STEM-bound student (engineering or physical sciences)
- Pillar 1: Technical internship or research assistantship — complete a project and write a 2,000-word methods note.
- Pillar 2: Online coursework (data analysis, coding, CAD) — certificate-level courses with mini-projects.
- Pillar 3: Outreach — run a weekend STEM club for local students and document lesson plans.
- Milestones: Prototype by Month 3; code portfolio entry by Month 5; outreach report by Month 7.
Humanities & social sciences student
- Pillar 1: Independent research project linked to EE interests — produce a literature review and a draft paper.
- Pillar 2: Relevant internship (NGO, local archive, cultural centre) — collect supervisor references.
- Pillar 3: Language or immersion experience — demonstrate progress through recorded conversations or a reflective essay.
- Milestones: Literature review by Month 2; internship log by Month 4; final research summary by Month 8.
Creative arts student
- Pillar 1: Daily creative practice and portfolio building — aim for a themed series of works.
- Pillar 2: Short residency or mentorship — produce public-facing work or an exhibition.
- Pillar 3: Teaching or community workshops — document teaching plans and participant feedback.
- Milestones: Weekly portfolio updates, mid-year showcase, final residency presentation.
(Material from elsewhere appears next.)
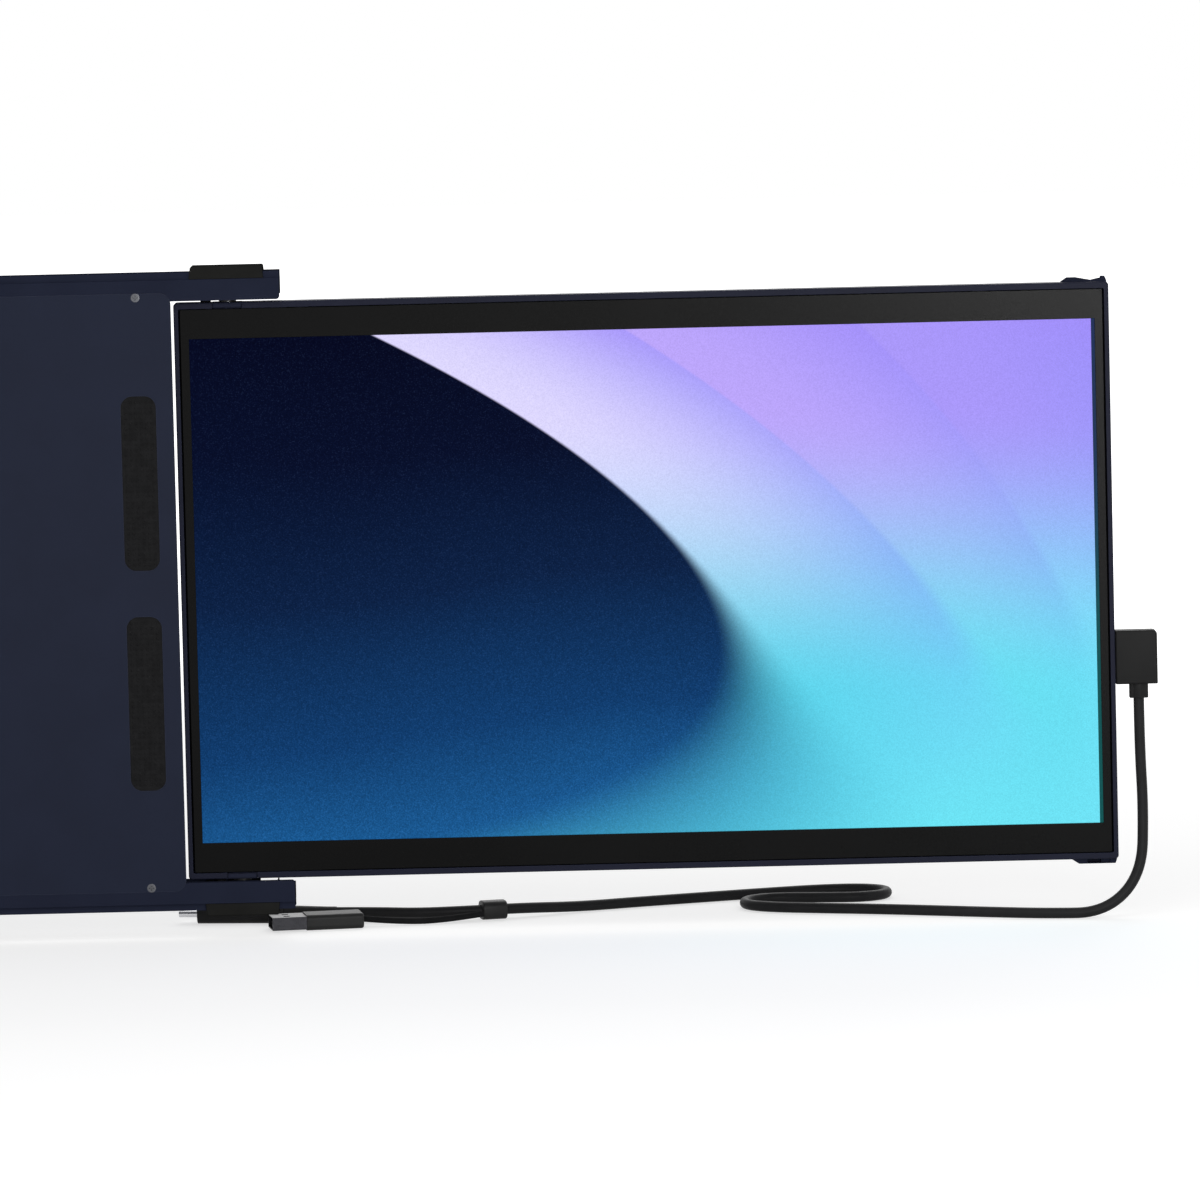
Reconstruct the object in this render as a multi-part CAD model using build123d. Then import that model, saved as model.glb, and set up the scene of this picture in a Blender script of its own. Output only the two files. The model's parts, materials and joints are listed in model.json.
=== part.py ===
from build123d import *
import math
import os

# Laptop screen extender: a slim case that sticks to the back of a laptop lid,
# and a portable screen that slides out of it on two rails and swings on two pins.
# Millimetres. +X is the way the screen slides out, -Y faces the user, +Z is up.
# The origin is the centre of the case's front face, which lies on the lid.

# ---- case -------------------------------------------------------------------
CASE_W = 320.0
RAIL_H = 9.7
CASE_T = 13.0
PLATE_T = 2.0
FRONT_RAIL_T = 3.8
REAR_RAIL_T = 2.8
BAND_H = 2.4             # height of the narrower band along a rail's outer edge
BAND_SET_BACK = 0.9      # how far the band stands back from the rail's faces
PLATE_TONGUE = 3.0       # how far the plate laps behind each rail's edge
PLATE_CORNER_R = 4.0
END_BLOCK_L = 4.8
END_BLOCK_LIFT = 1.7     # open mouth under an end block, for the corner guides
BUMPER_T = 0.6
MAGNET_SIZE = (44.0, 14.0, 1.3)
MAGNET_FROM_END = 30.0   # plate's end to a magnet's centre
MAGNET_FROM_RAIL = 26.0
PAD_SIZE = (12.0, 60.0, 0.5)
PAD_FROM_MIDDLE = 8.0
FELT_H = 8.0
FELT_T = 0.3
FELT_END_GAP = 30.0
SCREW_FROM_END = 12.0    # plate's end to its first screw
PLATE_SCREW_L = 3.2
END_SCREW_L = 10.4
FIT = 0.05               # gap between faces that are assembled together
RUN = 0.1                # gap between faces that slide on each other

# ---- screen -----------------------------------------------------------------
ACTIVE_W = 309.4         # a 14.0 inch panel, 16:9
ACTIVE_H = 174.0
BORDER_INNER = 5.1       # picture to the screen's inner edge
BORDER_OUTER = 6.2       # picture to the screen's outer edge
BORDER_LONG = 12.5       # picture to the screen's upper and lower edges
PICTURE_RIM = 1.2        # dark strip of the panel that shows beside the picture
SCREEN_T = 9.0
SCREEN_Y = 2.5           # front face of the screen
COVER_T = 2.0
COVER_FLOOR = 1.2
COVER_INSET = 0.2
COVER_RIM = 2.6
RIB_T = 1.2
RIB_H = 0.7
RIB_SPACING = 64.0
RIB_END_GAP = 17.0
VENT_L = 16.0
VENT_H = 1.4
VENT_PITCH = 3.2
VENT_COUNT = 8
VENT_INSET = 1.0         # vents' middle to the driver board's middle
VENT_FROM_PORT = 6.0
WALL_LONG = 2.1          # the frame's upper and lower walls
WALL_END = 1.6           # its end walls
CORNER_R = 1.2
BEZEL_SET_BACK = 0.4
BEZEL_T = 0.9
GROOVE_LONG = 0.25       # open groove between bezel and wall, along the long edges
GROOVE_END = 0.6         # and at the ends
GLASS_T = 1.2
GLASS_LAP = 4.0          # how far the panel reaches past the picture, above and below
BACKLIGHT_T = 2.2
BACKLIGHT_PORT_GAP = 1.5
BOSS_FROM_END = 44.0
BOSS_D = 4.6
COVER_SCREW_L = 5.0
PIVOT_INSET = 18.5       # pivot to the screen's inner edge
PIVOT_FROM_END = 18.0    # pivot to the case's end, with the screen fully out
FORK_CLEARANCE = 0.8     # pivot side of the plate to the screen's inner edge
EDGE_GAP = 0.8           # screen's long edges to the rails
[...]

Using the plan with school counsellors and referees
Bring your two-hour draft to your next counselling appointment. It makes the discussion concrete and allows counsellors to suggest strategic tweaks for applications. Share your milestone sheet and evidence checklist so references can verify activities and provide stronger, specific recommendations.
If you want structured practice—for example, interview prep or polishing personal statements—consider one-on-one tutoring and targeted study coaching. Sparkl‘s personalized tutoring offers tailored study plans, expert tutors, and AI-driven insights to support that kind of targeted preparation without overhauling your plan.
Documenting learning: a simple evidence dashboard
Keep an evidence dashboard that mirrors IB-style reflection. Make three columns: Activity, Evidence Collected, Reflection Link. Update weekly. Over time this becomes a powerful folder for university applications and interviews.
| Activity | Evidence Type | Reflection Prompt |
|---|---|---|
| Research assistantship | Project summary, supervisor email | How did methods improve my problem-solving? |
| Community teaching | Lesson plans, attendance sheet, photos | What did I learn about communication and leadership? |
| Online course | Certificates, mini-projects | What new technical skills can I demonstrate? |
Quick tips for maintaining momentum
- Make weekly micro-goals—small wins build momentum.
- Keep an emergency plan on the first page of your document (contacts and funds).
- Schedule monthly check-ins with a mentor, counsellor, or responsible adult.
- Use photos and short reflective notes to maintain a usable log; a five-sentence weekly reflection is enough.
- If you need focused academic prep, a tutor can turn a weak spot into a demonstrable strength quickly—tailored help works well when paired with your template milestones.
How to refine the plan after the two-hour session
Consider the two-hour product a first draft. Over the coming weeks, refine these things:
- Timing adjustments after practical checks (visa timelines, internship confirmations).
- Budget detail—convert your snapshot into a realistic monthly plan.
- Referee confirmations—ask supervisors and mentors early if they’re willing to support you.
- Documentation routine—choose a consistent place (cloud folder) and a naming convention for files.
When to loop in university-specific preparation
Use the plan to identify gaps that admissions will ask about—academic readiness, prerequisite knowledge, or portfolio strength—and slot short, measurable tasks into Pillar 1. If you want coached, evidence-based practice for interviews or subject exams, targeted tutoring can fit neatly into Milestone windows and accelerate progress.
For students seeking tailored one-on-one support, Sparkl‘s expert tutors can help translate the milestones into practice sessions, mock interviews, and focused study plans that produce tangible outputs aligned with your template.
Common pitfalls and how the template avoids them
- Pitfall: Vague aims. Fix: One-sentence aim with measurable outputs.
- Pitfall: Too many activities. Fix: Three pillars that limit scope and focus impact.
- Pitfall: Poor documentation. Fix: Weekly evidence dashboard and reflection prompts.
- Pitfall: No safety plan. Fix: Simple contingency rules and an emergency buffer in the budget.
Shareable formats: what to give to counsellors and referees
Create two shareable documents from your two-hour plan:
- One-page summary: Aim, three pillars, top 3 milestones, basic budget, and contacts.
- Evidence appendix: Bullet list of outputs, expected dates, and a note on how you’ll collect verification.
These are conversation starters. Counsellors can often help you tighten language so that what you did reads clearly in recommendations and personal statements.
Final checklist before you start the gap year
- One-sentence aim written and agreed with at least one mentor or counsellor.
- Three pillars plus first milestone scheduled in your calendar.
- Emergency contact, basic insurance, and a contingency fund identified.
- Evidence dashboard created and a weekly reflection slot reserved.
- Share one-page summary with a counsellor or trusted adult for feedback.
Closing: Turning an open year into a coherent learning trajectory
A gap year becomes academically meaningful when it is intentional, evidenced, and connected to future study. The two-hour IB DP template logic translates your interests into a plan that’s measurable and shareable, and it aligns with the habits of mind you developed in the Diploma Programme: clarity of purpose, methodical planning, and reflection. Start with the one-sentence aim, build three pillars, map milestones, and keep an evidence habit. That framework will make the year both freeing and academically credible.